- [Task objective]: Only a number is wanted here: the number of lines of the data that include "this".

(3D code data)
[BEGIN]

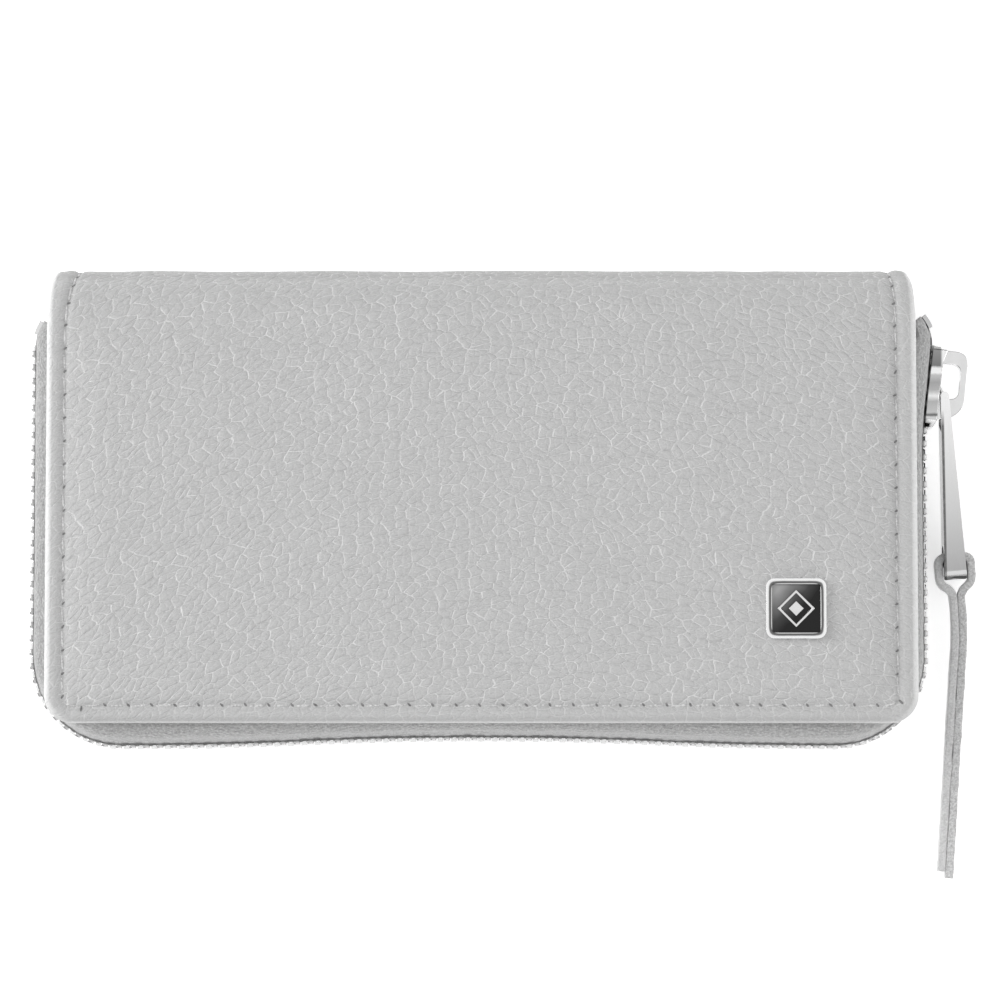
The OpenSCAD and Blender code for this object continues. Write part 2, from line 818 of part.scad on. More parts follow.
module slider_body() {
  nose = 1.2;
  lip_t = 0.35;
  wedge_end = 0.4;
  mouth_y = slider_mouth - nose;
  outer_tail = tail_half + flange_t;
  outer_mouth = mouth_half + flange_t;
  color("gainsboro")
    at_slider() {
      difference() {
        intersection() {
          across(-far, far)
            polygon([
              [-slider_tail, -outer_tail + nose], [-slider_tail + nose, -outer_tail], [spread_from, -outer_tail],
              [flare_from, -outer_mouth], [mouth_y, -outer_mouth], [slider_mouth, -outer_mouth + nose],
              [slider_mouth, outer_mouth - nose], [mouth_y, outer_mouth], [flare_from, outer_mouth],
              [spread_from, outer_tail], [-slider_tail + nose, outer_tail], [-slider_tail, outer_tail - nose]
            ]);
          translate([0, 0, -far / 2])
            linear_extrude(far)
              polygon([
                [-plate_out + nose / 2, -slider_tail], [plate_out - nose / 2, -slider_tail],
                [plate_out, -slider_tail + nose], [plate_out, flare_from],
                [plate_out + mouth_flare, slider_mouth], [-plate_out - mouth_flare, slider_mouth],
                [-plate_out, flare_from], [-plate_out, -slider_tail + nose]
              ]);
        }
        intersection() {
          across(-far, far) channel_outline();
          translate([0, 0, -far / 2])
            linear_extrude(far)
              polygon([
                [-channel_half, -far], [channel_half, -far], [channel_half, spread_to],
                [plate_out + mouth_flare - lip_t, slider_mouth + slice_t],
                [-plate_out - mouth_flare + lip_t, slider_mouth + slice_t], [-channel_half, spread_to]
              ]);
        }
        translate([-slot_half, -far, -far / 2]) cube([2 * slot_half, 2 * far, far]);
      }
      across(-channel_half, channel_half)
        polygon([
          [spread_from + spread_l * (head_reach + slider_clear / 2) / row_spread, 0], [spread_to, wedge_half],
          [mouth_y - wedge_end, wedge_half], [mouth_y, wedge_half / 2], [mouth_y, -wedge_half / 2],
          [mouth_y - wedge_end, -wedge_half], [spread_to, -wedge_half]
        ]);
    }
}

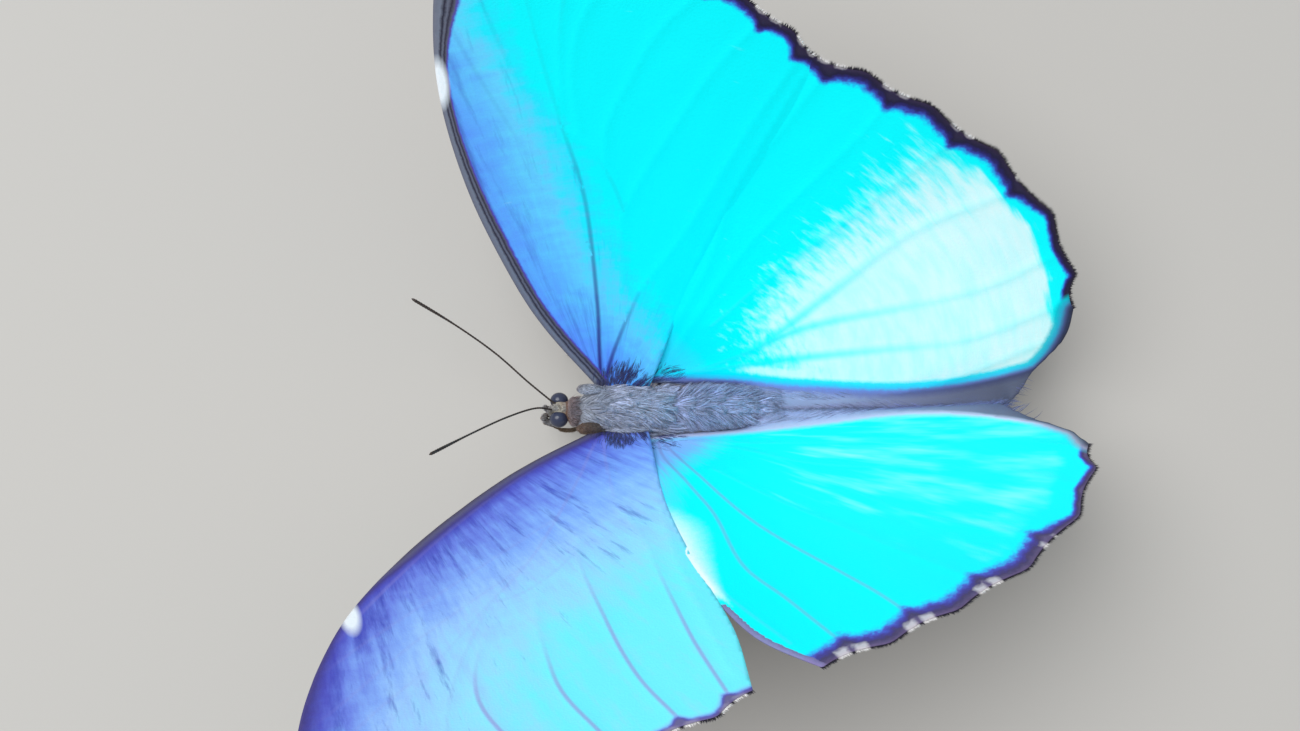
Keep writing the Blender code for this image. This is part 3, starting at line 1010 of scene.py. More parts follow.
@dataclass
class Hindwing(Wing):
    """A hindwing: rounded and scalloped, with a fold that turns down beside the abdomen."""

    fold_straight_to: float = -30.0
    fold_curve: float = 0.018
    fold_gap: float = 0.2
    fold_depth_beside: float = 5.0
    fold_closes: Pair = (14.5, 20.5)
    fold_bulge: float = 0.0
    blue_to: float = 0.4
    bend_points: int = 24
    easing_rounds: int = 14
    easing: float = 0.6
    root_hair_count: int = 150
    fold_hair_count: int = 6500

    def fold_line(self, flat: Array) -> Array:
        """How far out from the hinge the fold turns down."""
        curved = self.fold_curve * np.maximum(0.0, self.fold_straight_to - flat[:, 1]) ** 2
        return curved + self.fold_bulge * smooth_step(-21.0, -11.0, flat[:, 1])

    def place(self, flat: Array) -> Array:
        """The fold bends down round the abdomen and meets its twin under and behind it."""
        line = self.fold_line(flat)
        inward = np.maximum(line - flat[:, 0], 0)
        base = super().place(np.stack([np.maximum(flat[:, 0], line), flat[:, 1]], 1))
        behind = smooth_step(*self.fold_closes, base[:, 1])[:, None]
        wide = (np.abs(base[:, 0]) - self.fold_gap)[:, None]
        inner = self.inner_line()
        length = np.maximum(line - np.interp(flat[:, 1], inner[:, 1], inner[:, 0]), 0)[:, None]
        shallow = np.clip(0.7 * np.sqrt(np.maximum(length**2 - wide**2, 0)), 0.15 * wide, 0.5 * wide)
        t = np.linspace(0, 1, self.bend_points)[None]
        across = (1 - behind) * wide * (1 - np.cos(math.pi / 2 * t) ** 0.83) + behind * wide * t
        down = (1 - behind) * self.fold_depth_beside * np.sin(math.pi / 2 * t) ** 0.83
        down += behind * shallow * t * (1.45 - 0.45 * t)
        run = np.cumsum(np.hypot(np.diff(across, axis=1), np.diff(down, axis=1)), axis=1)
        run = np.c_[np.zeros(len(run)), run]
        for k in np.flatnonzero(inward > 0):
            base[k, 0] -= self.side.value * np.interp(inward[k], run[k], across[k])
            base[k, 2] -= np.interp(inward[k], run[k], down[k]) + max(inward[k] - run[k, -1], 0)
        return base

    def eased(self, flat: Array, places: Array, triangles: Array) -> Array:
        """Rounds the bend of the fold."""
        near = np.exp(-(((self.fold_line(flat) - flat[:, 0]) / 2.2) ** 2))[:, None]
        sides = np.concatenate([triangles[:, (0, 1)], triangles[:, (1, 2)], triangles[:, (2, 0)]])
        sides = np.unique(np.sort(sides, 1), axis=0)
        degree = np.bincount(sides.ravel(), minlength=len(places))[:, None]
        for _ in range(self.easing_rounds):
            total = np.zeros_like(places)
            np.add.at(total, sides[:, 0], places[sides[:, 1]])
            np.add.at(total, sides[:, 1], places[sides[:, 0]])
            places = places + (total / degree - places) * self.easing * near
        return places

    def relief(self, flat: Array, vein: Array) -> Array:
        """The front rises to meet the forewing that lies over it."""
        costa, _ = distance_to(flat, self.costa_line())
        met = 0.7 * smooth_step(32.0, 14.0, costa) * smooth_step(3.0, 14.0, flat[:, 0])
        return super().relief(flat, vein) + met

    def toothed(self, flat: Array) -> Array:
        """The border's edge is smooth round the rear corner of the right wing."""
        return 1 - 0.85 * self.corner(flat)

    def corner(self, flat: Array) -> Array:
        """The rear of the right wing, where the border thins and loses its pale marks."""
        near = smooth_step(-42.0, -52.0, flat[:, 1])
        return near if self.side is Side.RIGHT else 0.8 * near

    def border_width(self, flat: Array) -> Array:
        """An even dark border, thinner at the rear corner."""
        full, thinned = (1.75, 0.8) if self.side is Side.LEFT else (1.35, 0.45)
        return full * (1 - thinned * self.corner(flat))

    def costa_width(self, flat: Array) -> Array:
        """The pale strip, broad under the forewing and gone towards the tip."""
        return 7.4 - 6.6 * smooth_step(21.0, 45.0, flat[:, 0])

    def costa_place(self, flat: Array, costa: Array) -> Array:
        """The pale strip gives way to a thin dark rim where the costa is free of the forewing."""
        rim = smooth_step(38.0, 43.0, flat[:, 0]) * smooth_step(1.1, 0.5, costa)
        ratio = costa / self.costa_width(flat) + 1.1 * smooth_step(27.0, 9.0, flat[:, 0])
        return (1 - rim) * np.minimum(ratio, 1.2) + rim * 1.5

    def fold_depth(self, flat: Array) -> Array:
        """How far past the edge of the blue a point lies, round the rear corner as well."""
        rim = 0.9 - distance_to(flat, self.inner_line())[0]
        rim -= 3 * smooth_step(-46.0, -40.0, flat[:, 1])
        return np.maximum(self.fold_line(flat) - flat[:, 0] + self.blue_to, rim)

    def ground(self, flat: Array, costa: Array) -> Array:
        """Pale sky by the hinge and the costa, cyan over the rest."""
        out = np.hypot(*flat.T)
        return np.clip(out / 32 + smooth_step(4.0, 12.0, costa) * smooth_step(3.0, 14.0, out) * 0.5, 0, 1)

    def painted_sheen(self, flat: Array, margin: Array, vein: Array) -> Array:
        """A painted highlight: pale glare painted over the rear of the disc, parted by the veins and faint on
        the left.
        """
        pole = flat - np.array(self.pole)
        angle = np.degrees(np.arctan2(pole[:, 1], pole[:, 0]))
        region = smooth_step(-26.0, -58.0, angle) * smooth_step(1.6, 4.6, margin)
        region *= smooth_step(11.0, 36.0, np.hypot(*pole.T))
        region *= 1 - 0.9 * smooth_step(-1.5, 0.0, self.fold_depth(flat))
        # A painted streak of glare a little inside the blue's edge by the fold.
        edge = np.exp(-(((self.fold_depth(flat) + 2.4) / 1.3) ** 2))
        edge *= smooth_step(13.0, 22.0, np.hypot(*pole.T))
        region = np.maximum(region, 0.9 * edge * smooth_step(1.6, 4.6, margin))
        return region if self.side is Side.RIGHT else 0.3 * region

    def fold_hairs(self) -> Solid:
        """The pale silky hair of the fold beside the abdomen."""
        soft = self.wing_hairs(
            self.fold_hair_count,
            23,
            lambda flat: smooth_step(0.3, 2.0, self.fold_depth(flat)) * smooth_step(-54.0, -40.0, flat[:, 1]),
            (-0.5, -0.6),
        )
        return FOLD_HAIR.grow(soft, 24)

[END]

- [Result]: 2